Collins and Amaka are the most important characters out of a cast of dozens. For a short novel, Easy Motion Tourist is packed with feuding killers, prostitutes, police officers and the opulently wealthy inhabitants of Victoria Island--a city-within-the-city that serves as a reminder of the metropolis's incredible inequality as well as the main source of the police's funding. Adenle's characters bounce around Lagos and into each other like pinballs, sparking surprising moments of violence, betrayal and temporary alliances. Adenle is skilled at evoking a sense of spontaneity and chaos even as he carefully orchestrates the action.

The title is a reference to a song by the Nigerian group the Harbours Band, and is used by one of the characters to describe Collins. The song is about a "nocturnal misadventure," an understated label for Collins's often-nightmarish journey through Lagos. The man's comparison makes the implicit point, however, that the British wanna-be-journalist is getting only a brief taste of the razor's-edge world many inhabitants of Lagos have to deal with every day. The vast inequality that Adenle notes, after all, is a microcosm of the global inequity that benefits Collins.

Not that Easy Motion Tourist is concerned with preaching.

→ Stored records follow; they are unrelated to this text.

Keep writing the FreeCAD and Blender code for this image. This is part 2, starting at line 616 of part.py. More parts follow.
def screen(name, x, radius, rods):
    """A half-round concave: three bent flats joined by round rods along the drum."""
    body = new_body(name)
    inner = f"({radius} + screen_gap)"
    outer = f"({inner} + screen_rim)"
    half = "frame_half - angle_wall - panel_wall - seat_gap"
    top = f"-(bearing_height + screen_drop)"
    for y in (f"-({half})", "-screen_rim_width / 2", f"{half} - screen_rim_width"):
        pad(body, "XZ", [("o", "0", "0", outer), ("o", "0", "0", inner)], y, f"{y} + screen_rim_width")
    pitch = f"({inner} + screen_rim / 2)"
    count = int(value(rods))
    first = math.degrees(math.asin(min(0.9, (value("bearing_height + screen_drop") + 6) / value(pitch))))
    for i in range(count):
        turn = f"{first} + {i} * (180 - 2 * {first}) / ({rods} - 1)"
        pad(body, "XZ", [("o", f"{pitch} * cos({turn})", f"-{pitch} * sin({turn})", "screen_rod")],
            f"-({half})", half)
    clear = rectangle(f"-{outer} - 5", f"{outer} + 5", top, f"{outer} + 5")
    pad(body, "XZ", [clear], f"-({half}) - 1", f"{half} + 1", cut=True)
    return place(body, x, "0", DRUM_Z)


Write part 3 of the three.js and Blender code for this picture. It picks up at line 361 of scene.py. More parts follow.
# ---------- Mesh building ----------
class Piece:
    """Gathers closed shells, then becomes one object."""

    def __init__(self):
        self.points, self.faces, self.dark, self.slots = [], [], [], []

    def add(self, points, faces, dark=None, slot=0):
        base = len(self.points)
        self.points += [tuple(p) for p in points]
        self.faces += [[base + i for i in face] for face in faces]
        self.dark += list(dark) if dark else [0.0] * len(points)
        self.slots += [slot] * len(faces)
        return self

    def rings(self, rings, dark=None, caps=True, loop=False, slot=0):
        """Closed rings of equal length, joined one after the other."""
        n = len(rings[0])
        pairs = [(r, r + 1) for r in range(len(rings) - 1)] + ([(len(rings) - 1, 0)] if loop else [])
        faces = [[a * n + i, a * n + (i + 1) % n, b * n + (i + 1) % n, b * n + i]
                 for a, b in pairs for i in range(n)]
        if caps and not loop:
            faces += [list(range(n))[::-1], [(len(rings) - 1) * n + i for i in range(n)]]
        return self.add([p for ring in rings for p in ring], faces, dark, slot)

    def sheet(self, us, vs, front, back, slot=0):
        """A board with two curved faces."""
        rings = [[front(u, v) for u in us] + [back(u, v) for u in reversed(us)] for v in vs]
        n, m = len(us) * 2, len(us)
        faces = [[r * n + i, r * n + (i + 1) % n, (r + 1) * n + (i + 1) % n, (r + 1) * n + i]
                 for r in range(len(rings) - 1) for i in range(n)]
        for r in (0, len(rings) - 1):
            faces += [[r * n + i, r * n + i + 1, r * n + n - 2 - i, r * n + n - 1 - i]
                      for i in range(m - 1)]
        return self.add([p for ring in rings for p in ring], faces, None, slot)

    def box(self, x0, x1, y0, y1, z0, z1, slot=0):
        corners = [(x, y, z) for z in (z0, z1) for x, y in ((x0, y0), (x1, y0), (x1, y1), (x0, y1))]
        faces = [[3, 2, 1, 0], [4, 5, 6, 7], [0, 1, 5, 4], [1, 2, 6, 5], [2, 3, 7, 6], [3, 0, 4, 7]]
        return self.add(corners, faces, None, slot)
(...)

In what could be read as a hat-tip to Elmore Leonard, even the most hardened criminals often come off as pathetic and impulsive rather than cartoonishly evil. The novel is a wild read, surging back and forth from seedy underbellies to the equally threatening halls of wealth and power with uncompromising speed. --Hank Stephenson, bookseller, Flyleaf Books, Chapel Hill, N.C.

Shelf Talker: Easy Motion Tourist is a fast-paced debut that follows a British journalist and a Nigerian vigilante as they attempt to track down the perpetrators of shocking ritual murders in Lagos.